Aim »
Reproduce every record below exactly as it appears.

** begin Provided records **

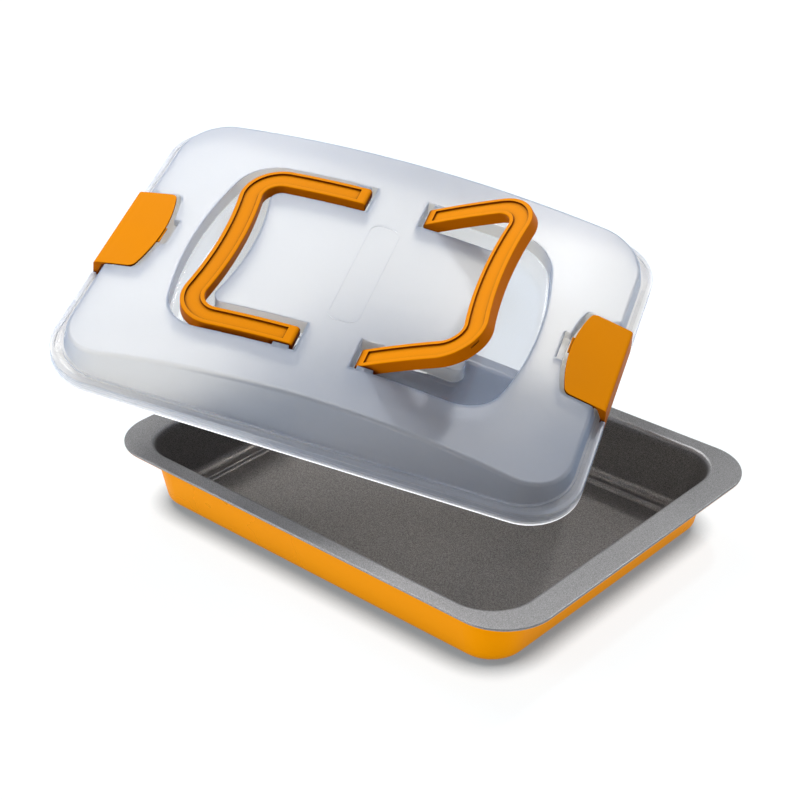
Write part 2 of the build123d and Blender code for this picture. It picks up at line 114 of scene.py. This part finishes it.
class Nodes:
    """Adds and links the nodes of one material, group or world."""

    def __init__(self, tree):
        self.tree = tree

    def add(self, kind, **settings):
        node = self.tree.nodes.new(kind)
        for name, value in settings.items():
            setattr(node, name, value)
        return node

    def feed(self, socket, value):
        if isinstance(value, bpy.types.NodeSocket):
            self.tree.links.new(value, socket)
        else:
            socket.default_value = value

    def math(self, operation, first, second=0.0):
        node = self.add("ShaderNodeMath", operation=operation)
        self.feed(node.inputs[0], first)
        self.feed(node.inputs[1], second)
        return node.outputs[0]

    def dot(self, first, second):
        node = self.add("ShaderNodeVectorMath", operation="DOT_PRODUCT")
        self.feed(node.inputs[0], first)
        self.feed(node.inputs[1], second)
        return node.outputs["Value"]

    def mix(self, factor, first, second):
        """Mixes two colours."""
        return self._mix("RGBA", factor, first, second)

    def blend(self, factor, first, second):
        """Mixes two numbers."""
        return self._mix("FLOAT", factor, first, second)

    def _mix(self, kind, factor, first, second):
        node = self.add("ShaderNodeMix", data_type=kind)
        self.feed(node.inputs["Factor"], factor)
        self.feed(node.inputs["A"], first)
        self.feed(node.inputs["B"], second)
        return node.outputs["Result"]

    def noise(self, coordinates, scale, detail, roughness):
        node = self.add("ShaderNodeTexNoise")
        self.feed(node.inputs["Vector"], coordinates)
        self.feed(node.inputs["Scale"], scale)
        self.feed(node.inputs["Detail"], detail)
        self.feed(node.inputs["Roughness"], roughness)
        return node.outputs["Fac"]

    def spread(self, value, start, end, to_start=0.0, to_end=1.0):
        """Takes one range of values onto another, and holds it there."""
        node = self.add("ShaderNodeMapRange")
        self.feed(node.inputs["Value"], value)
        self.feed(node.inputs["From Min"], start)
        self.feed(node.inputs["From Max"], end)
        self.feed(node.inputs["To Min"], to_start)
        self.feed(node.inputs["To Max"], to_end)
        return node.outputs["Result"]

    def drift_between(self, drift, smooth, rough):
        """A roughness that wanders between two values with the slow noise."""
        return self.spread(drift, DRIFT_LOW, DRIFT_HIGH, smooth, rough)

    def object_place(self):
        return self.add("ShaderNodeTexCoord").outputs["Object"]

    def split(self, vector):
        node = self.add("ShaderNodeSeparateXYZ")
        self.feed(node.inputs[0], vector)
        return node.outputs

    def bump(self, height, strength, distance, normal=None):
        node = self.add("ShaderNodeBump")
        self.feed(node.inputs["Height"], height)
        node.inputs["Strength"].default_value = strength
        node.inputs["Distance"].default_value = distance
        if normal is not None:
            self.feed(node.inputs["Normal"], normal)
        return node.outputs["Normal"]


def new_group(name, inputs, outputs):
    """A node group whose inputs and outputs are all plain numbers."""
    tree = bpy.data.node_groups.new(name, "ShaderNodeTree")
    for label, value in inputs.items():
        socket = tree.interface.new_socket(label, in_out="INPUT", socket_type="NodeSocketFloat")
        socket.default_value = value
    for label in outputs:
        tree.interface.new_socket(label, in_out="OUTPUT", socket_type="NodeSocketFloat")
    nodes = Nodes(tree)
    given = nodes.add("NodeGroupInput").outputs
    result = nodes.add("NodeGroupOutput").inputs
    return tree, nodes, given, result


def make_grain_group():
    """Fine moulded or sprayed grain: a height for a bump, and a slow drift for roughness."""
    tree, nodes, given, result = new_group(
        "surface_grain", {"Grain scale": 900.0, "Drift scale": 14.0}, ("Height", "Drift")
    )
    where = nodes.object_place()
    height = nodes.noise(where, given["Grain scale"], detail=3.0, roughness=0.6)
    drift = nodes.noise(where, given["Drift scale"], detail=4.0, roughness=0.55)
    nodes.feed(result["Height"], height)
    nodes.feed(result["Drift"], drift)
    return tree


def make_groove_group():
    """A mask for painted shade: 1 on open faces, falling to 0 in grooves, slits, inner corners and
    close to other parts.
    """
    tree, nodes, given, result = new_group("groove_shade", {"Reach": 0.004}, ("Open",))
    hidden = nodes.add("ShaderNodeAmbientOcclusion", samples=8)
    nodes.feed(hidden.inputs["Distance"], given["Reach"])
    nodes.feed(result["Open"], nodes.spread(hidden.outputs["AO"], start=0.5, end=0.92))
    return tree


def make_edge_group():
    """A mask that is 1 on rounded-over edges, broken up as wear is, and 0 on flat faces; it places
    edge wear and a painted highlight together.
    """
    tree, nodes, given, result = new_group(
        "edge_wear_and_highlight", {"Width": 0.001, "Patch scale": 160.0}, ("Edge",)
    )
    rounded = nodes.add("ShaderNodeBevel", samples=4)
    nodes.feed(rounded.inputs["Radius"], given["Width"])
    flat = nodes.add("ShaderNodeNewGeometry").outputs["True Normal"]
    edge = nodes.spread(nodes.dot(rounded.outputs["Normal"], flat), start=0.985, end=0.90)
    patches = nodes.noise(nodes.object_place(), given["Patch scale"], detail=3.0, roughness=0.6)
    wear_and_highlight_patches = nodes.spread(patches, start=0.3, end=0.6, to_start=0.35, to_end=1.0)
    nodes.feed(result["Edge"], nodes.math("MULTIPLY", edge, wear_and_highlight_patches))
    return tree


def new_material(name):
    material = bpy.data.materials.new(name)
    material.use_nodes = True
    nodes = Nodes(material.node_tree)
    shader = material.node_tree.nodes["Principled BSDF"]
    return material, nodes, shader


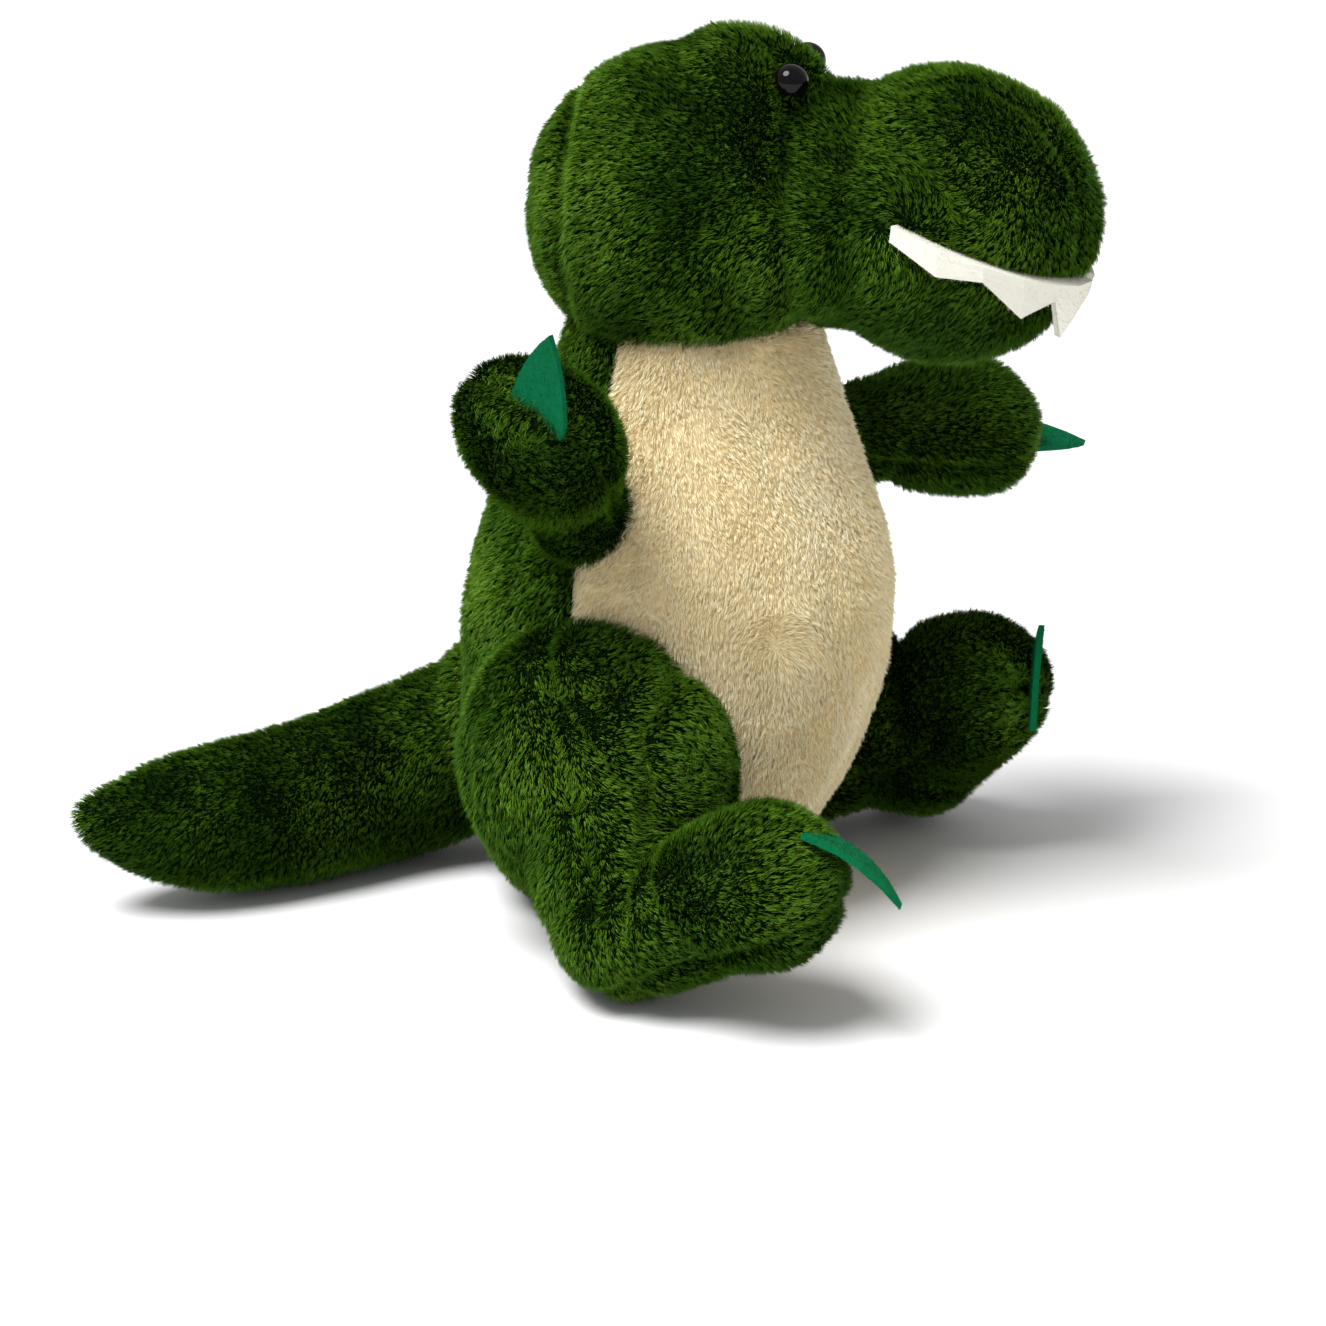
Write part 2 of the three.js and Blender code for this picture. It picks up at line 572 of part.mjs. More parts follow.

** end Provided records **

Answer »
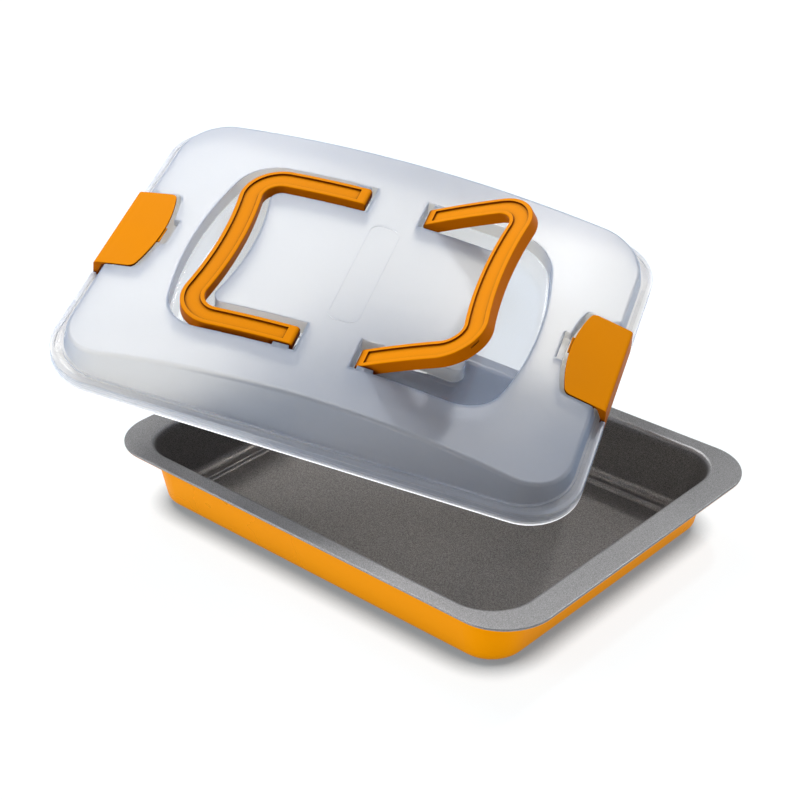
Write part 2 of the build123d and Blender code for this picture. It picks up at line 114 of scene.py. This part finishes it.
class Nodes:
    """Adds and links the nodes of one material, group or world."""

    def __init__(self, tree):
        self.tree = tree

    def add(self, kind, **settings):
        node = self.tree.nodes.new(kind)
        for name, value in settings.items():
            setattr(node, name, value)
        return node

    def feed(self, socket, value):
        if isinstance(value, bpy.types.NodeSocket):
            self.tree.links.new(value, socket)
        else:
            socket.default_value = value

    def math(self, operation, first, second=0.0):
        node = self.add("ShaderNodeMath", operation=operation)
        self.feed(node.inputs[0], first)
        self.feed(node.inputs[1], second)
        return node.outputs[0]

    def dot(self, first, second):
        node = self.add("ShaderNodeVectorMath", operation="DOT_PRODUCT")
        self.feed(node.inputs[0], first)
        self.feed(node.inputs[1], second)
        return node.outputs["Value"]

    def mix(self, factor, first, second):
        """Mixes two colours."""
        return self._mix("RGBA", factor, first, second)

    def blend(self, factor, first, second):
        """Mixes two numbers."""
        return self._mix("FLOAT", factor, first, second)

    def _mix(self, kind, factor, first, second):
        node = self.add("ShaderNodeMix", data_type=kind)
        self.feed(node.inputs["Factor"], factor)
        self.feed(node.inputs["A"], first)
        self.feed(node.inputs["B"], second)
        return node.outputs["Result"]

    def noise(self, coordinates, scale, detail, roughness):
        node = self.add("ShaderNodeTexNoise")
        self.feed(node.inputs["Vector"], coordinates)
        self.feed(node.inputs["Scale"], scale)
        self.feed(node.inputs["Detail"], detail)
        self.feed(node.inputs["Roughness"], roughness)
        return node.outputs["Fac"]

    def spread(self, value, start, end, to_start=0.0, to_end=1.0):
        """Takes one range of values onto another, and holds it there."""
        node = self.add("ShaderNodeMapRange")
        self.feed(node.inputs["Value"], value)
        self.feed(node.inputs["From Min"], start)
        self.feed(node.inputs["From Max"], end)
        self.feed(node.inputs["To Min"], to_start)
        self.feed(node.inputs["To Max"], to_end)
        return node.outputs["Result"]

    def drift_between(self, drift, smooth, rough):
        """A roughness that wanders between two values with the slow noise."""
        return self.spread(drift, DRIFT_LOW, DRIFT_HIGH, smooth, rough)

    def object_place(self):
        return self.add("ShaderNodeTexCoord").outputs["Object"]

    def split(self, vector):
        node = self.add("ShaderNodeSeparateXYZ")
        self.feed(node.inputs[0], vector)
        return node.outputs

    def bump(self, height, strength, distance, normal=None):
        node = self.add("ShaderNodeBump")
        self.feed(node.inputs["Height"], height)
        node.inputs["Strength"].default_value = strength
        node.inputs["Distance"].default_value = distance
        if normal is not None:
            self.feed(node.inputs["Normal"], normal)
        return node.outputs["Normal"]


def new_group(name, inputs, outputs):
    """A node group whose inputs and outputs are all plain numbers."""
    tree = bpy.data.node_groups.new(name, "ShaderNodeTree")
    for label, value in inputs.items():
        socket = tree.interface.new_socket(label, in_out="INPUT", socket_type="NodeSocketFloat")
        socket.default_value = value
    for label in outputs:
        tree.interface.new_socket(label, in_out="OUTPUT", socket_type="NodeSocketFloat")
    nodes = Nodes(tree)
    given = nodes.add("NodeGroupInput").outputs
    result = nodes.add("NodeGroupOutput").inputs
    return tree, nodes, given, result


def make_grain_group():
    """Fine moulded or sprayed grain: a height for a bump, and a slow drift for roughness."""
    tree, nodes, given, result = new_group(
        "surface_grain", {"Grain scale": 900.0, "Drift scale": 14.0}, ("Height", "Drift")
    )
    where = nodes.object_place()
    height = nodes.noise(where, given["Grain scale"], detail=3.0, roughness=0.6)
    drift = nodes.noise(where, given["Drift scale"], detail=4.0, roughness=0.55)
    nodes.feed(result["Height"], height)
    nodes.feed(result["Drift"], drift)
    return tree


def make_groove_group():
    """A mask for painted shade: 1 on open faces, falling to 0 in grooves, slits, inner corners and
    close to other parts.
    """
    tree, nodes, given, result = new_group("groove_shade", {"Reach": 0.004}, ("Open",))
    hidden = nodes.add("ShaderNodeAmbientOcclusion", samples=8)
    nodes.feed(hidden.inputs["Distance"], given["Reach"])
    nodes.feed(result["Open"], nodes.spread(hidden.outputs["AO"], start=0.5, end=0.92))
    return tree


def make_edge_group():
    """A mask that is 1 on rounded-over edges, broken up as wear is, and 0 on flat faces; it places
    edge wear and a painted highlight together.
    """
    tree, nodes, given, result = new_group(
        "edge_wear_and_highlight", {"Width": 0.001, "Patch scale": 160.0}, ("Edge",)
    )
    rounded = nodes.add("ShaderNodeBevel", samples=4)
    nodes.feed(rounded.inputs["Radius"], given["Width"])
    flat = nodes.add("ShaderNodeNewGeometry").outputs["True Normal"]
    edge = nodes.spread(nodes.dot(rounded.outputs["Normal"], flat), start=0.985, end=0.90)
    patches = nodes.noise(nodes.object_place(), given["Patch scale"], detail=3.0, roughness=0.6)
    wear_and_highlight_patches = nodes.spread(patches, start=0.3, end=0.6, to_start=0.35, to_end=1.0)
    nodes.feed(result["Edge"], nodes.math("MULTIPLY", edge, wear_and_highlight_patches))
    return tree


def new_material(name):
    material = bpy.data.materials.new(name)
    material.use_nodes = True
    nodes = Nodes(material.node_tree)
    shader = material.node_tree.nodes["Principled BSDF"]
    return material, nodes, shader


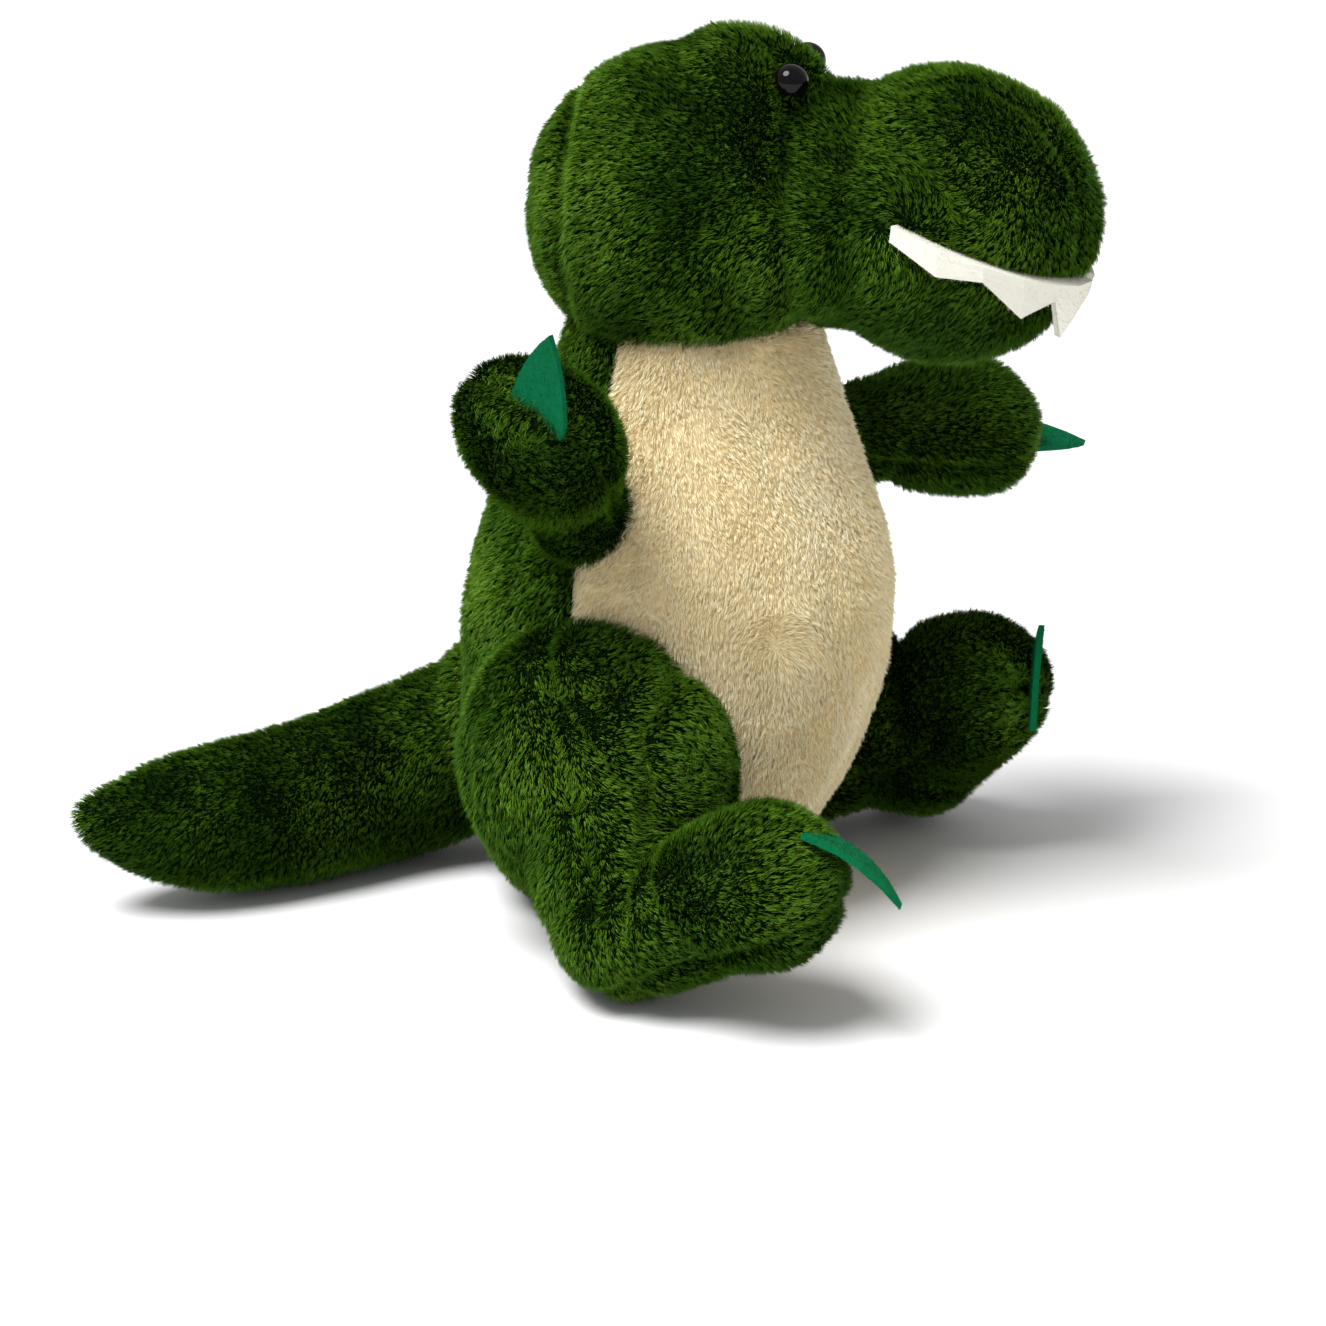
Write part 2 of the three.js and Blender code for this picture. It picks up at line 572 of part.mjs. More parts follow.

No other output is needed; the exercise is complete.